Scott Weaver with First Robert C. Gallo Award
Global Virus Network (GVN) Presents Mosquito-Borne Virus Expert for Scientific Excellence
The Award was presented during a meeting organized by Emory University and co-sponsored by the GVN on the Zika virus
May 2, 2016, Atlanta, GA: The Global Virus Network (GVN), representing 35 Centers of Excellence and 5 Affiliates in 26 countries, and comprising foremost experts in every class of virus causing disease in humans, today announced Scott Weaver, MS, PhD, as the first recipient of the GVN Robert C. Gallo Award for Scientific Excellence. Dr. Weaver is Chair of GVN’s Chikungunya and Zika Task Forces as well as director of the University of Texas Medical Branch’s Institute for Human Infections and Immunity and scientific director of the Galveston National Laboratory, a GVN Center of Excellence. The Award was presented by José Esparza, MD, PhD, president of the GVN and Raymond Schinazi, PhD, Hon Dsc, member of the GVN Board of Advisors and Zika Task Force and the Frances Winship Walters Professor at Emory University. The honor was bestowed during a scientific meeting entitled, “Bridging the Sciences: Zika Virus,” organized by Emory University and co-sponsored by GVN in Atlanta, Georgia May 1-3, 2016.
“It was unanimous when deciding who should receive the inaugural Award, and it is my great pleasure that Dr. Scott Weaver will be the first honoree,” said Dr. Robert C. Gallo, Co-founder and International Scientific Advisor of the Global Virus Network (GVN), The Homer and Martha Gudelsky Distinguished Professor in Medicine, co-founder and director of the Institute of Human Virology at the University of Maryland School of Medicine, a GVN Center of Excellence. “Dr. Weaver is not only a leader in the GVN, but an exceptional public health virologist who is most deserving of this recognition. A warm congratulations to Dr. Weaver.”

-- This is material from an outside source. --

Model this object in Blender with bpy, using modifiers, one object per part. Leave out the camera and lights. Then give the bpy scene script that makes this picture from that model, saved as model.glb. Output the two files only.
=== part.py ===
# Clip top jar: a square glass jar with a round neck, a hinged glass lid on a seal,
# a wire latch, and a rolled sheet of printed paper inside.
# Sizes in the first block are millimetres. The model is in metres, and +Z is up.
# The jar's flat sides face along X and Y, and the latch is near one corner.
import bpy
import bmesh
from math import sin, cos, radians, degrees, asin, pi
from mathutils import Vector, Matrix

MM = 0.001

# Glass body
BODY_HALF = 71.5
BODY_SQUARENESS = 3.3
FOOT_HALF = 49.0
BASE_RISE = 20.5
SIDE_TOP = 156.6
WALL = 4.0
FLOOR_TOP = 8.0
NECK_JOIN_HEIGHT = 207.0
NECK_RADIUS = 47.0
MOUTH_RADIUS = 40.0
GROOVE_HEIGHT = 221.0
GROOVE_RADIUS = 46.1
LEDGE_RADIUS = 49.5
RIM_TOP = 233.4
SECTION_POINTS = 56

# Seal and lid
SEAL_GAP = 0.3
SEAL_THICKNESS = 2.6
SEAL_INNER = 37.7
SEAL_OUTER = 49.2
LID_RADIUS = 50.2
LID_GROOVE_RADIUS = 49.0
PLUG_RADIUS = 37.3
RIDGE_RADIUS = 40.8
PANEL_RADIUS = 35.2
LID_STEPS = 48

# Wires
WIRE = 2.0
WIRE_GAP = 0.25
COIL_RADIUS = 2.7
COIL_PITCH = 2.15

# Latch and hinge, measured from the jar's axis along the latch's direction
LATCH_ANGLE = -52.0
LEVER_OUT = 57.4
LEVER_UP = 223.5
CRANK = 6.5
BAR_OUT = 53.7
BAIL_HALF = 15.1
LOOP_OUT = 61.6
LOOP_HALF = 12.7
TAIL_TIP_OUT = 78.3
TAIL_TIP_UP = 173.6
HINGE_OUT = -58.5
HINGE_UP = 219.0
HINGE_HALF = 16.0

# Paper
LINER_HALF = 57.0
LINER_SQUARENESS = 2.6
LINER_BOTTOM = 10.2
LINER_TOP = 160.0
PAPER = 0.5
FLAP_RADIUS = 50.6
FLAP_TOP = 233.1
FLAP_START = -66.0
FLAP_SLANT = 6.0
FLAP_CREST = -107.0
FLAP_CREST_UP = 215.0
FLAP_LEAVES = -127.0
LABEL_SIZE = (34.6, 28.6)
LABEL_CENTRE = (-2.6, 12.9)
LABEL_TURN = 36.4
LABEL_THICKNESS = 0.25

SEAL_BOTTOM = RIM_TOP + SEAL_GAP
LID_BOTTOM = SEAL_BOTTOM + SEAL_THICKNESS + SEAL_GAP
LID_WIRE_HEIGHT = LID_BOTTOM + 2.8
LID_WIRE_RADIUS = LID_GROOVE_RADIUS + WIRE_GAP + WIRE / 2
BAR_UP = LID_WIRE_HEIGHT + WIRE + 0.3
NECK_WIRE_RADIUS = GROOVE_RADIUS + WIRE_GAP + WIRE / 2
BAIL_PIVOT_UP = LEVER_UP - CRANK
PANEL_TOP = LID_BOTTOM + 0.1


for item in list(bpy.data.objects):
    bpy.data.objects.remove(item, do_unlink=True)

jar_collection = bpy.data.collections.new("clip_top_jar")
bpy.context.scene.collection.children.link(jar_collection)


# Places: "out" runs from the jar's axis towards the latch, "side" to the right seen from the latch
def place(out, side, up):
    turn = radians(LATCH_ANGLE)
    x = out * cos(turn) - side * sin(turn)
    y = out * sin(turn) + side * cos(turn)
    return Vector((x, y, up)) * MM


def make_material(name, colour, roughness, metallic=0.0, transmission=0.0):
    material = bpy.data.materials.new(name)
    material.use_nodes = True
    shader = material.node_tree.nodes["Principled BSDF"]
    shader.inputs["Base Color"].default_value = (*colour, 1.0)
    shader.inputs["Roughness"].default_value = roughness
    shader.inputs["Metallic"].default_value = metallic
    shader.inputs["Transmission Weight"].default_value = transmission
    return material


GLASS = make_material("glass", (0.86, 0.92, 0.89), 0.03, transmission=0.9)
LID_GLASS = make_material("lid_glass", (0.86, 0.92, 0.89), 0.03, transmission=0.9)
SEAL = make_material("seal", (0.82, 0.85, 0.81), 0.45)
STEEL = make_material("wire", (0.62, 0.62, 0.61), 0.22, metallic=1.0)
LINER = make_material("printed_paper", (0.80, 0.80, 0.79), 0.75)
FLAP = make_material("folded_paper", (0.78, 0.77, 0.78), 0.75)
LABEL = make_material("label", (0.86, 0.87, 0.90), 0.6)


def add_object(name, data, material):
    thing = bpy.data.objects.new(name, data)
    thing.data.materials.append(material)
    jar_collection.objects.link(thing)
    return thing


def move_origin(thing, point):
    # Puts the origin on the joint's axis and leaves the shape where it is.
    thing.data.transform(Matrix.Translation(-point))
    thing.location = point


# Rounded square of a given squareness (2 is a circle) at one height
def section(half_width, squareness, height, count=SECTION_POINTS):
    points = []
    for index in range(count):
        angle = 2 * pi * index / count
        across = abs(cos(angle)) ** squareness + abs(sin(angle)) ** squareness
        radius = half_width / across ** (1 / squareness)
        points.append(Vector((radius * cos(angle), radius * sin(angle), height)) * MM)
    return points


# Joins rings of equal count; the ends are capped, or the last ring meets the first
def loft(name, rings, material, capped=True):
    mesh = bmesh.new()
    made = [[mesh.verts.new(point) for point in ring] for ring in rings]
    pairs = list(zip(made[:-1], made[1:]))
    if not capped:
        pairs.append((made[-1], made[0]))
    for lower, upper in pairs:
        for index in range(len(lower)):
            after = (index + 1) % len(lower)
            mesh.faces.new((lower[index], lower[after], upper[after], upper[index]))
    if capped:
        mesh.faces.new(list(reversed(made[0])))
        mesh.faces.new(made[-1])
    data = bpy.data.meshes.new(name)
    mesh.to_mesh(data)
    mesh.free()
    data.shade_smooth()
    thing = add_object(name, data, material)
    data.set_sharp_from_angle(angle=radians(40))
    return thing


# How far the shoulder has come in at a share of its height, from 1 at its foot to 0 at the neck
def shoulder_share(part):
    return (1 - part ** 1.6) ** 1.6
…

Scott Weaver, MS, PhD Biography
Scott Weaver, MS, PhD, is a virologist and vector biologist who advances our understanding of arthropod-borne viruses (arboviruses) and their transmission by mosquitoes, and develops vaccines to control the diseases that they cause. As a faculty member since 1994 at the University of Texas Medical Branch (UTMB) in Galveston, he has developed an internationally recognized research program encompassing the ecology and epidemiology of enzootic arbovirus transmission cycles, virus-mosquito interactions, and emergence mechanisms of epidemic strains. Dr Weaver utilizes his broad training to develop interdisciplinary approaches that have had major impacts on our understanding of arboviral disease emergence. These include Venezuelan equine encephalitis, for which the international research groups he has led determined the ecological and evolutionary sources as well as mechanisms of epidemic strain emergence. Dr Weaver’s recent studies have focused on chikungunya virus, its history of emergence from wildlife African cycles, mosquito-adaptive evolution, and its viral genetic constraints, as well as Zika virus, which arrived in the Americas and is causing a major epidemic associated with congenital microcephaly and Guillain Barré syndrome. His research on tropical arboviral diseases has included major field studies in Venezuela, Colombia, Peru, Mexico, Panama, Senegal, and Kenya. Dr Weaver has also developed promising new vaccines for several of these arboviral diseases. The chikungunya vaccine developed in his laboratory, licensed to Takeda Pharmaceuticals and patented in 19 countries, is in late preclinical evaluation.
Dr Weaver’s research has led to over 260 peer-reviewed publications in scientific journals, and over 70 reviews and book chapters. He has mentored 18 PhD students as well as 23 postdoctoral fellows, and many have gone on into prominent, independent scientific positions in government, academia, and industry. Dr Weaver’s research and educational contributions have been recognized with many local and international awards. In 2014 he received the Walter Reed medal, awarded every three years by the American Society of Tropical Medicine and Hygiene for distinguished career accomplishments in tropical medicine research. His many leadership positions include his current role as chair of the Global Virus Network’s Chikungunya and Zika Task Forces. He also serves as an editor for several major tropical medicine and microbiology journals. At UTMB, Dr Weaver leads the Institute for Human Infections and Immunity (IHII), which coordinates infectious disease research as the administrative home of the Galveston National Laboratory (one of two NIH-funded national biocontainment facilities); the Sealy Center for Vaccine Development; the Center for Biodefense and Emerging Infectious Diseases; and the Center for Tropical Diseases. He is also scientific director of the Galveston National Laboratory, and interim chair of the Department of Microbiology and Immunology.